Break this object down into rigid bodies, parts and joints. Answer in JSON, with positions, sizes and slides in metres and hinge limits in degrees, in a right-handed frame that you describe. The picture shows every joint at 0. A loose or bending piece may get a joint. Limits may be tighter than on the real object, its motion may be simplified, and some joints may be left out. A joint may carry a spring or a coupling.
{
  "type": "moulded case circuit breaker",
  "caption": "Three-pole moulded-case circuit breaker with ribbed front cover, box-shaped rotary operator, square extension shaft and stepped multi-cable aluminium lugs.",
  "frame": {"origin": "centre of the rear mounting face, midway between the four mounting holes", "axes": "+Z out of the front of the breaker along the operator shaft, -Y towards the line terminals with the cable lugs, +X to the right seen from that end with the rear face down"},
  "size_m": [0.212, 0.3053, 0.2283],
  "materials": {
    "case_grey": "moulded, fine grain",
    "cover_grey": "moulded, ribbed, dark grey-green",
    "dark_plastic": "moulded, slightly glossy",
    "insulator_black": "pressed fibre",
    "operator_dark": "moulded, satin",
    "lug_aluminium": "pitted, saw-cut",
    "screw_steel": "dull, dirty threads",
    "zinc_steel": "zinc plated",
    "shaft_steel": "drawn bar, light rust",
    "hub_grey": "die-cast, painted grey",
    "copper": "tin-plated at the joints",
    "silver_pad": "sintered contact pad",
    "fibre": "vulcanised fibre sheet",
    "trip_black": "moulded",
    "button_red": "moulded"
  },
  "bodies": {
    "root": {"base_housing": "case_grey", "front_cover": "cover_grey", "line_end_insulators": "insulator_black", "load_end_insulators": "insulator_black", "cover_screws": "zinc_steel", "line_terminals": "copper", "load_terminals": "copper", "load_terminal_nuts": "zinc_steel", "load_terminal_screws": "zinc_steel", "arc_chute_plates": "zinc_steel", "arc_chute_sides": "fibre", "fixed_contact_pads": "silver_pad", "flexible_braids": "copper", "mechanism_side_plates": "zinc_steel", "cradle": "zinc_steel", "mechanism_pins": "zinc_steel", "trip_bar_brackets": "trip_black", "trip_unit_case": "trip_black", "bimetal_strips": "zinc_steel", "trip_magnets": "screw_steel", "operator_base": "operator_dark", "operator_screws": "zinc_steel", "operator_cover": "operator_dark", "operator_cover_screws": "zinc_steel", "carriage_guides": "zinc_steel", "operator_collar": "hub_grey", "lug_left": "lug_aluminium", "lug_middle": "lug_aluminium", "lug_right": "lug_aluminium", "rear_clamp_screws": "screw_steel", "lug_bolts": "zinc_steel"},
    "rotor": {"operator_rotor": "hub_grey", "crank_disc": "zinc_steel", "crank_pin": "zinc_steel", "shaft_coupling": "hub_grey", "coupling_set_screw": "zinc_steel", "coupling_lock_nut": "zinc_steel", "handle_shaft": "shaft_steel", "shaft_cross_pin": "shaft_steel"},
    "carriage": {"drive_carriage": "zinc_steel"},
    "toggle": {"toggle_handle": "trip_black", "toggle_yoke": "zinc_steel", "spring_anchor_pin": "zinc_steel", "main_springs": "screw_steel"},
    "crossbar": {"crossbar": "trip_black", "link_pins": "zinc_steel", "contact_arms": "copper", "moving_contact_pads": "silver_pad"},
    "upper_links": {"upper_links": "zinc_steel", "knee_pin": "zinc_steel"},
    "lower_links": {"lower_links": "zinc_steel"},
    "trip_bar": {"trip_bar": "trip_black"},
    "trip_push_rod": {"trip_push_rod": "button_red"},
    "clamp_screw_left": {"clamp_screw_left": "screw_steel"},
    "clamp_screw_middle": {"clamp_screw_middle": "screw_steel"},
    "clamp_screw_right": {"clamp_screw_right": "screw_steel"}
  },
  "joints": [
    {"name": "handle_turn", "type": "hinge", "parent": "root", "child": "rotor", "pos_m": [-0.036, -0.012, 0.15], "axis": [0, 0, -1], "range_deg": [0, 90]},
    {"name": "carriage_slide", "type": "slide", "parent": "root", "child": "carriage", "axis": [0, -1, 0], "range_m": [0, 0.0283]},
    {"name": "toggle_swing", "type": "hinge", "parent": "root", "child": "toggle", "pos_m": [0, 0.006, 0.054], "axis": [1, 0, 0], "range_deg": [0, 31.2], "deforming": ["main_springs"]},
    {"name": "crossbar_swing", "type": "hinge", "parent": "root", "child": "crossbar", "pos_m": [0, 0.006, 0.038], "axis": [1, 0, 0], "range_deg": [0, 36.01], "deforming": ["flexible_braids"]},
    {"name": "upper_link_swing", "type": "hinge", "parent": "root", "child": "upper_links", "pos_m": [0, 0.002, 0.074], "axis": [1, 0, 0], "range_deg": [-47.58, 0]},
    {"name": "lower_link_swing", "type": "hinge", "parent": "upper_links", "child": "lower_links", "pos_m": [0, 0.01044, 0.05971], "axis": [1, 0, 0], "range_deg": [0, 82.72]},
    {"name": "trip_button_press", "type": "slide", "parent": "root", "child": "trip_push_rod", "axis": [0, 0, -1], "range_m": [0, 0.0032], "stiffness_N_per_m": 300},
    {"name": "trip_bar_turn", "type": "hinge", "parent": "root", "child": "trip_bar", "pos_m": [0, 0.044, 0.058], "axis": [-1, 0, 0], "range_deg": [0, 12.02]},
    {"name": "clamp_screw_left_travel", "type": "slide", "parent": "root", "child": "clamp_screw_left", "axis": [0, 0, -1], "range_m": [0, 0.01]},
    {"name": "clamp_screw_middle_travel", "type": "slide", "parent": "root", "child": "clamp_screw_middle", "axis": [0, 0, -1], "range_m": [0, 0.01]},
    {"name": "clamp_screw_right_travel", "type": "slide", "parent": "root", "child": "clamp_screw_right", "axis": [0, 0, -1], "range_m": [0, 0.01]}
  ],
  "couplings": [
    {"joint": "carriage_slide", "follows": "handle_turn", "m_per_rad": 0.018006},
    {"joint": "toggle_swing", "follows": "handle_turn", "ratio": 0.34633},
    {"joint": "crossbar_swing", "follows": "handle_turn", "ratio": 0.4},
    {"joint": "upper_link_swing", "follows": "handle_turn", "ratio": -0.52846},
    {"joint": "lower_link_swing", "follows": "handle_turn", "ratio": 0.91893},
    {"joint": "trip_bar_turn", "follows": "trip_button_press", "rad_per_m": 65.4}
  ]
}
┄┄┄┄┄┄┄┄┄┄┄┄┄┄┄┄┄┄┄┄
**WORK TO DO**
Select and copy every line of the listing with the word "bodies".

**ANSWER TO THE EXERCISE**
Break this object down into rigid bodies, parts and joints. Answer in JSON, with positions, sizes and slides in metres and hinge limits in degrees, in a right-handed frame that you describe. The picture shows every joint at 0. A loose or bending piece may get a joint. Limits may be tighter than on the real object, its motion may be simplified, and some joints may be left out. A joint may carry a spring or a coupling.
  "bodies": {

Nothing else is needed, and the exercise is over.